From: William T. Ryan
As you know there are only two things a registered rep does with his workday, sell or service. Oddly enough, much of the emphasis of the various regulators has been on reducing costs to the consumer through reducing compensation to the rep. Reducing ongoing compensation to the representative will inevitably result in less service and vigilance on behalf of the client. That seems at odds with the purpose of the SEC as the regulator that protects the interests of the investor.

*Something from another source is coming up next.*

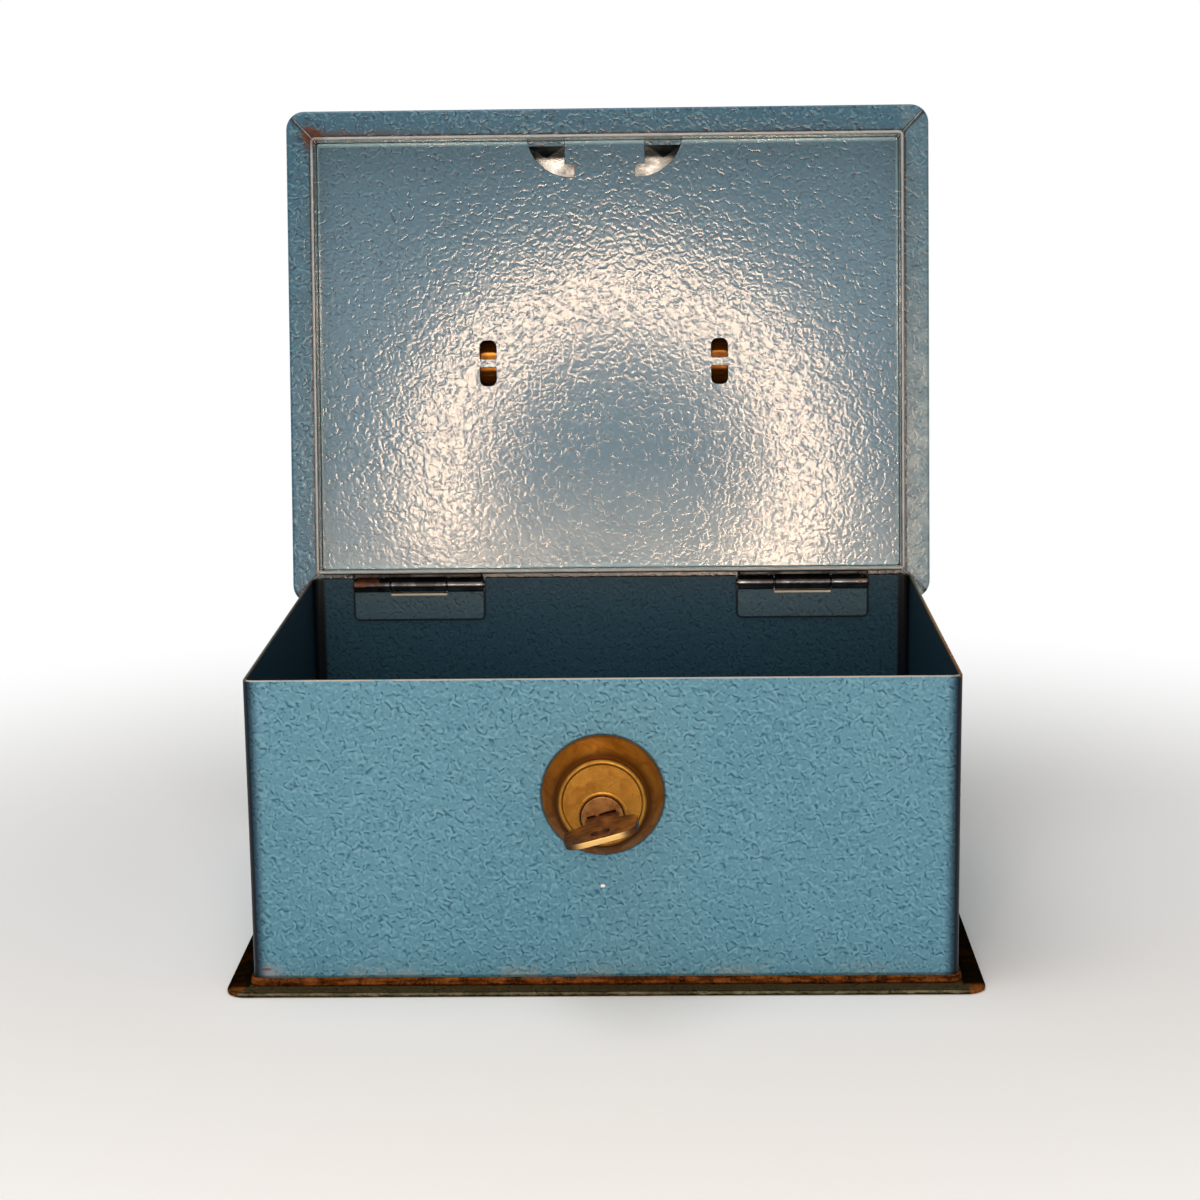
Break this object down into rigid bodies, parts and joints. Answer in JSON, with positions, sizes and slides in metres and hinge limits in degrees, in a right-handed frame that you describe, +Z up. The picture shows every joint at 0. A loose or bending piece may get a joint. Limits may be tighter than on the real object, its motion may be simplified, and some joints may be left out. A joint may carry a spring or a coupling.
{
  "type": "cash box",
  "caption": "Small painted steel cash box with a hinged crowned lid, fold-down handle, hook-cam cylinder lock and key.",
  "frame": {"origin": "centre of the base plate's underside, on the surface that the box stands on", "axes": "+Z up, -Y towards the front wall with the lock, +X to the right seen from the front"},
  "size_m": [0.2142, 0.218, 0.2432],
  "materials": {
    "body_paint": "teal-blue hammertone enamel, rust at edges",
    "panel_paint": "grey-blue hammertone enamel",
    "hinge_steel": "dark glossy steel with rust",
    "saddle_lacquer": "amber lacquered pressed sheet",
    "plated_steel": "bright plated steel",
    "rosette_brass": "tarnished spun brass",
    "lock_brass": "worn brass",
    "key_metal": "tarnished nickelled brass"
  },
  "bodies": {
    "root": {"base_plate": "body_paint", "box_body": "body_paint", "lock_rosette": "rosette_brass", "lock_barrel": "lock_brass", "lock_washer": "plated_steel", "lock_nut": "lock_brass", "left_hinge_box_leaf": "hinge_steel", "right_hinge_box_leaf": "hinge_steel", "left_hinge_pin": "hinge_steel", "right_hinge_pin": "hinge_steel"},
    "lid": {"lid_shell": "body_paint", "lid_liner": "panel_paint", "left_hinge_lid_leaf": "hinge_steel", "right_hinge_lid_leaf": "hinge_steel", "left_handle_saddle": "saddle_lacquer", "right_handle_saddle": "saddle_lacquer", "left_saddle_front_rivet": "plated_steel", "left_saddle_rear_rivet": "plated_steel", "right_saddle_front_rivet": "plated_steel", "right_saddle_rear_rivet": "plated_steel"},
    "handle": {"handle_bail": "plated_steel"},
    "lock_core": {"lock_plug": "lock_brass", "lock_cam": "plated_steel", "cam_nut": "plated_steel"},
    "key": {"key": "key_metal"}
  },
  "joints": [
    {"name": "lid_hinge", "type": "hinge", "parent": "root", "child": "lid", "pos_m": [0, 0.0745, 0.0878], "axis": [1, 0, 0], "range_deg": [0, 98.3]},
    {"name": "handle_swing", "type": "hinge", "parent": "lid", "child": "handle", "pos_m": [0, 0.10285, 0.15804], "axis": [1, 0, 0], "range_deg": [-8, 172]},
    {"name": "lock_turn", "type": "hinge", "parent": "root", "child": "lock_core", "pos_m": [0, -0.0765, 0.0525], "axis": [0, 1, 0], "range_deg": [-75, 0]},
    {"name": "key_slide", "type": "slide", "parent": "lock_core", "child": "key", "axis": [0, -1, 0], "range_m": [0, 0.018]}
  ]
}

With regard to commissions versus trails, the notion that a client will receive a lifetime of careful attention because the registered rep received a commission once is wishful thinking and clearly not realistic. Payment of a trail payment generated by the imposition of a 12 (b) 1 fee is one way to encourage reps to pay attention to the clients and render the service they are being compensated for. Additionally, trail payments have long since been seen as payments for marketing expenses. They are seen as service fees. If the SEC is trying to encourage reps to be faithful to the promises they made to their clients, cutting out the revenue that permits reps to spend time on service versus selling is counterproductive.
Therefore, I propose a very simple solution. Modify rule 12 (b) 1 to acknowledge that, in a load fund world, the registered reps and their staffs do much of the service work for the client, unlike in the direct distribution sector where the fund company must bear the cost of the service function. So simply change the name of the fee to a service fee and get this behind us.